Furze Hill, Mead Vale, Red Hill May 28/1880
My dear Friend,
I should have flown to see my dear Cousin ere it was too late, but am not allowed even to go outside the doors of my house into the garden, much less to travel:- an infirmity which is bitter indeed on such an occasion as this. Neither can Herbert come, for he is in bed with a sharp attack of measles and his mother is of course unable to leave him. This is so shocking and sudden that I hardly know what I write – the one comfort is my Cousins unwavering faith in the gospel, in an age when so many are forsaking their own mercies. when this —? is gone I shall perhaps remember things which I should have liked to have said. I could have wished to have sent dear John my last love in this world, and for him to know that I should ere this, have been by his bed-side had my own health rendered it possible – but it would be worse than —? to draw his attention to it now. I wish that one word from me of deepest sympathy and love could be conveyed to his ear. Believe me my dear friend in all this confusion of sorrows.
Yours ever affectionately,
Samuel Palmer.
George Richmond Esq R.A.
P.S. I wrote a telegram but found it was too late for our office so that it would not have arrived before this

Additional information

Letter (folded)

18 cm x 11.4 cm.


Palmer, Samuel (1805-1881)

Palmer became an artist at an early age, at 14 he had exhibited at the British Institution, sold a landscape and had three works hung in the Royal Academy. At 17 he met the artist John Linnell, later to become his father in-law, who guided and mentored him and introduced him to William Blake, who influenced his work throughout his life. Palmer became the leader of a group of young artists called the 'Ancients', his good friend George Richmond was also a member. During the 1820s Palmer went to live in the Kent village of Shoreham, which he called ‘Valley of Vision’ and it was here, living together with fellow Ancients, that he produced some of his most celebrated romantic landscapes combining visionary imagery with a highly detailed study of nature.
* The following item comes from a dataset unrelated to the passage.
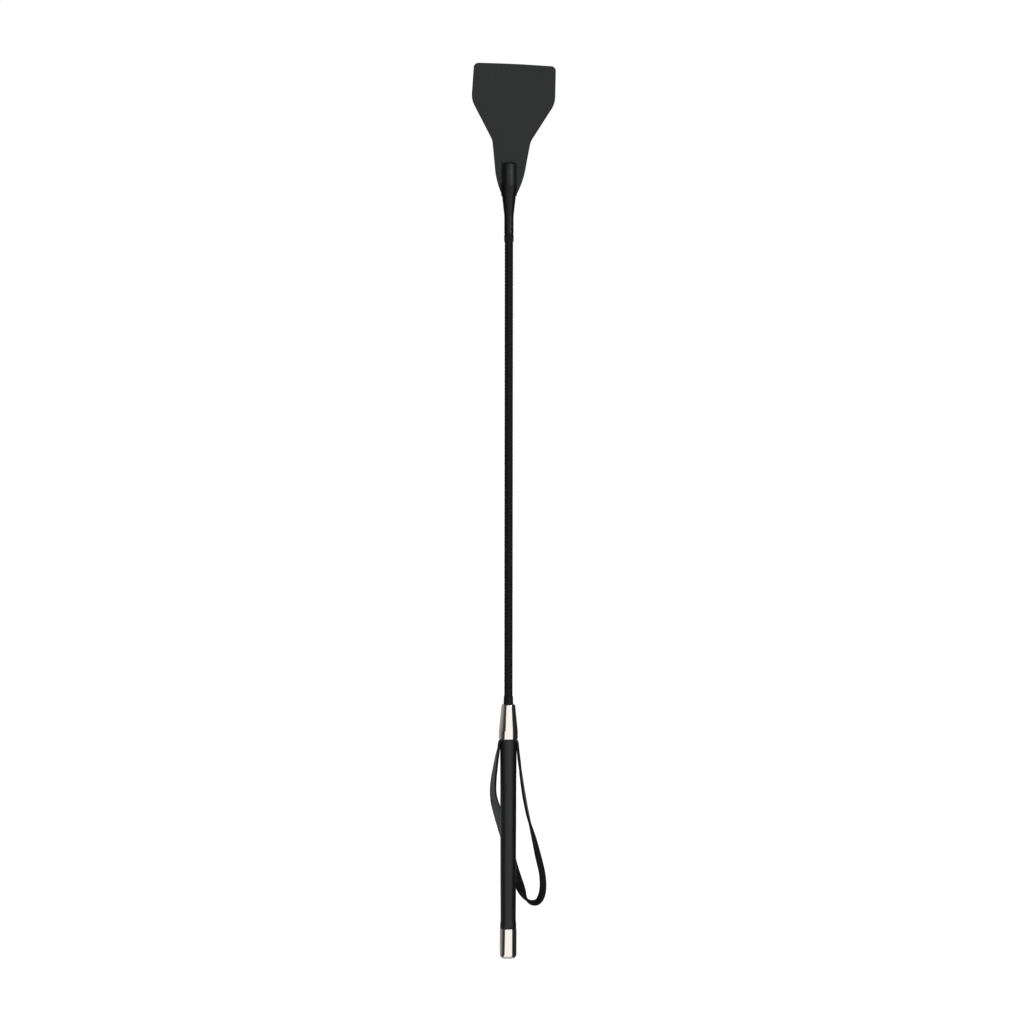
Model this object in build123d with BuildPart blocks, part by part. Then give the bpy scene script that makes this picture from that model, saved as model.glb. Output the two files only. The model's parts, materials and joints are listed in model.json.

It was when he left Shoreham that he went on his travels to Wales and the Wye Valley and after marrying Hannah Linnell, to Italy. Palmer’s spirituality, his relationship and attitudes to rural life shaped his work. His personal life was marred with tragedy and turmoil. He had 3 children with his wife, daughter of John Linnell, only one of which survived. Palmer was distraught after the death of his eldest son at 19, and never fully recovered, blaming himself for pushing his son too much. Palmer’s relationship with Linnell became strained due to their differences over religion and politics and resentment over his continued financial support. Palmer received little critical attention during his lifetime but posthumously has been more widely recognised. His work featured in ‘Watercolour’, an exhibition at Tate Britain (Feb-Aug 2011).